The meat of the book is then focused on how advisors can overcome these barriers.
- Understand that you need to consider various factors about the people you advise, including their character, aspirations and the constraints within which they operate.
- Make the right first impression.
- Don’t open discussions by disagreeing or confronting them.
- If you can, take your time and wait for the Minister to accept that you know what you are talking about before you attempt to challenge their views.
- Be aware that relationships can struggle due to a lack of personal chemistry, differences in experience, educational background, age, or even class;
- Think about interpersonal dynamics. Keep it professional.
- Look for moments when you are needed, when you can build the bonds that should exist between the decision-maker and the trusted adviser.
- Understand what’s important to the decision-maker. What you envisage as policy objectives is probably only part of the picture in the decision-maker's head. They may also have political or personal goals to consider, so frame your advice in ways that the decision-maker will see as helping them achieve their own goals.
- Listen to Blaise Pascal’s 17th-century advice: before disagreeing with someone, first point out how they are right. Then help them discover a counter-point for themselves so they can change their own mind.
- Adopt your Ministers aims as your own whilst gently — and a little later — suggesting that there might be better ways of reaching the desired objective.
- Find ways to challenge the boss’s ideas without challenging the boss. Criticising your boss’s views, performance, or talent is unlikely to help you win the argument.
- Fight ‘groupthink’ when developing policy by fostering an environment of ‘reasonable challenge’ — one in which people are expected to challenge each other and where it’s seen as important that they do so.
- Challenge with courtesy and politeness.
- Be prepared to explain the logic and reasoning behind your alternative view and provide evidence.
- Choose your moment and your medium.
- Raise issues in a timely manner.
- Accept if the eventual decision remains unchanged.
- Provide thinking time for the Minister.
- Learn to deploy psychological techniques such as transactional analysis (social interactions are analysed to determine the ego state of the communicator (whether parent-like, childlike or adult-like) as a basis for understanding behaviour.
- Use phrases that help the decision maker to think about an issue “the Prime Minister might….”
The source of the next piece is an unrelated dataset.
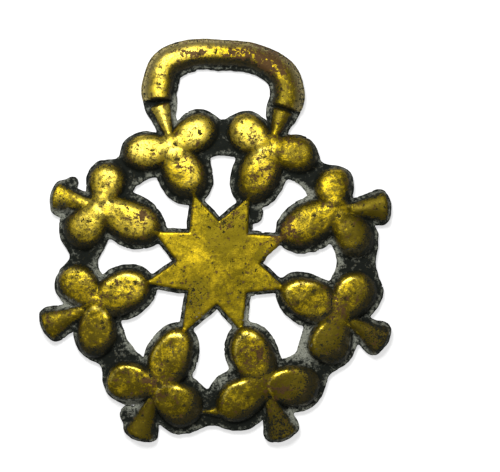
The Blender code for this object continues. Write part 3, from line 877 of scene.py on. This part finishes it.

- Enlist the support of a trusted source.
- Use benchmarking to set expectations. On being told that “X achieved something similar within Y months after spending Z”, Ministers may come to appreciate they’re unlikely to do it much faster or more cheaply.
The book contains a few words of caution to finish:
- Silence sounds like consent — the inclination to remain silent or to acquiesce — to live to fight another day, to give on this issue so that you can be “effective” on later issues — is overwhelming.
- Forgive people their off days.
- Never forget Hans Christian Anderson’s Parable — The Emperor’s New Clothes. It is your job to ensure that doesn’t happen to your Minister.
As someone who has been advised and been an advisor and made countless mistakes in this space, I would add one more thing to the list — invest your time in building the relationship. It is easy to become too busy with day-to-day tasks and forget to think and act in ways that build the relationship and make it easier to provide difficult advice and be listened to.